§ **COLLECTED MATERIAL**
━━━━━━━━
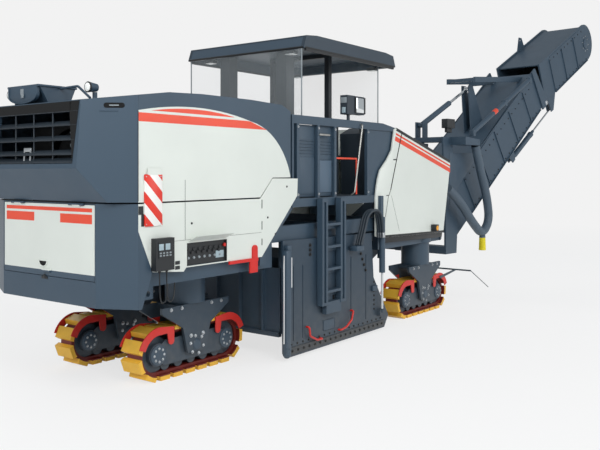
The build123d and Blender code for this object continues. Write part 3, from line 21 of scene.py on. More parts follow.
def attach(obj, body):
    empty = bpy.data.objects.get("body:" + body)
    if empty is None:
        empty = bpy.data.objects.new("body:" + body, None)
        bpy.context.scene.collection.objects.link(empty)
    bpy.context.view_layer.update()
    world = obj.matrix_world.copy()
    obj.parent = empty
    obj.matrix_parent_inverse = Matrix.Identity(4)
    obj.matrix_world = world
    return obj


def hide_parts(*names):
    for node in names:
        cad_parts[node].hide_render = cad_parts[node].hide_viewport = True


log = logging.getLogger("cold_planer")
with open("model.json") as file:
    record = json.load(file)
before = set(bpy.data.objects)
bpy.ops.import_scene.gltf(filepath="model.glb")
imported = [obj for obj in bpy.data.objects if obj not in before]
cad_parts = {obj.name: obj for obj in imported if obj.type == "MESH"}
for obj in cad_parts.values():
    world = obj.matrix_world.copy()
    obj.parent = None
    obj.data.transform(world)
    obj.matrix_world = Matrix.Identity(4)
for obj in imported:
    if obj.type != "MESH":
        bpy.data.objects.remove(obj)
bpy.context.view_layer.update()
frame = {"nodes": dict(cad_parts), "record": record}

MM = 0.001
Point = tuple[float, float, float]
Flat = tuple[float, float]
Face = tuple[int, ...]
Colour = tuple[float, float, float, float]
# Edges sharper than this are bevelled, and faces that meet at less than the second are shaded as one
BEVEL_FROM = radians(35)
SMOOTH_TO = radians(32)
# Straight pieces of each round bend of a bar
BEND_STEPS = 8


class Way(Enum):
    """Directions that a surface or a bolt faces."""

    RIGHT = (0.0, -1.0, 0.0)
    LEFT = (0.0, 1.0, 0.0)
    REAR = (-1.0, 0.0, 0.0)
    FRONT = (1.0, 0.0, 0.0)
    UP = (0.0, 0.0, 1.0)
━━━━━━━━
§ **INSTRUCTION**
Reproduce the material precisely, including every line.

§ **RESULT**
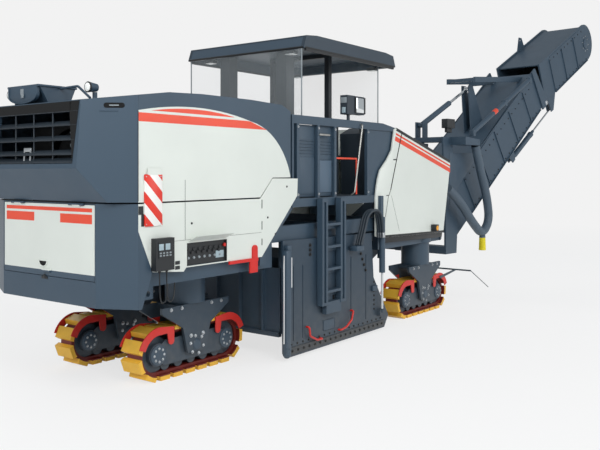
The build123d and Blender code for this object continues. Write part 3, from line 21 of scene.py on. More parts follow.
def attach(obj, body):
    empty = bpy.data.objects.get("body:" + body)
    if empty is None:
        empty = bpy.data.objects.new("body:" + body, None)
        bpy.context.scene.collection.objects.link(empty)
    bpy.context.view_layer.update()
    world = obj.matrix_world.copy()
    obj.parent = empty
    obj.matrix_parent_inverse = Matrix.Identity(4)
    obj.matrix_world = world
    return obj


def hide_parts(*names):
    for node in names:
        cad_parts[node].hide_render = cad_parts[node].hide_viewport = True


log = logging.getLogger("cold_planer")
with open("model.json") as file:
    record = json.load(file)
before = set(bpy.data.objects)
bpy.ops.import_scene.gltf(filepath="model.glb")
imported = [obj for obj in bpy.data.objects if obj not in before]
cad_parts = {obj.name: obj for obj in imported if obj.type == "MESH"}
for obj in cad_parts.values():
    world = obj.matrix_world.copy()
    obj.parent = None
    obj.data.transform(world)
    obj.matrix_world = Matrix.Identity(4)
for obj in imported:
    if obj.type != "MESH":
        bpy.data.objects.remove(obj)
bpy.context.view_layer.update()
frame = {"nodes": dict(cad_parts), "record": record}

MM = 0.001
Point = tuple[float, float, float]
Flat = tuple[float, float]
Face = tuple[int, ...]
Colour = tuple[float, float, float, float]
# Edges sharper than this are bevelled, and faces that meet at less than the second are shaded as one
BEVEL_FROM = radians(35)
SMOOTH_TO = radians(32)
# Straight pieces of each round bend of a bar
BEND_STEPS = 8


class Way(Enum):
    """Directions that a surface or a bolt faces."""

    RIGHT = (0.0, -1.0, 0.0)
    LEFT = (0.0, 1.0, 0.0)
    REAR = (-1.0, 0.0, 0.0)
    FRONT = (1.0, 0.0, 0.0)
    UP = (0.0, 0.0, 1.0)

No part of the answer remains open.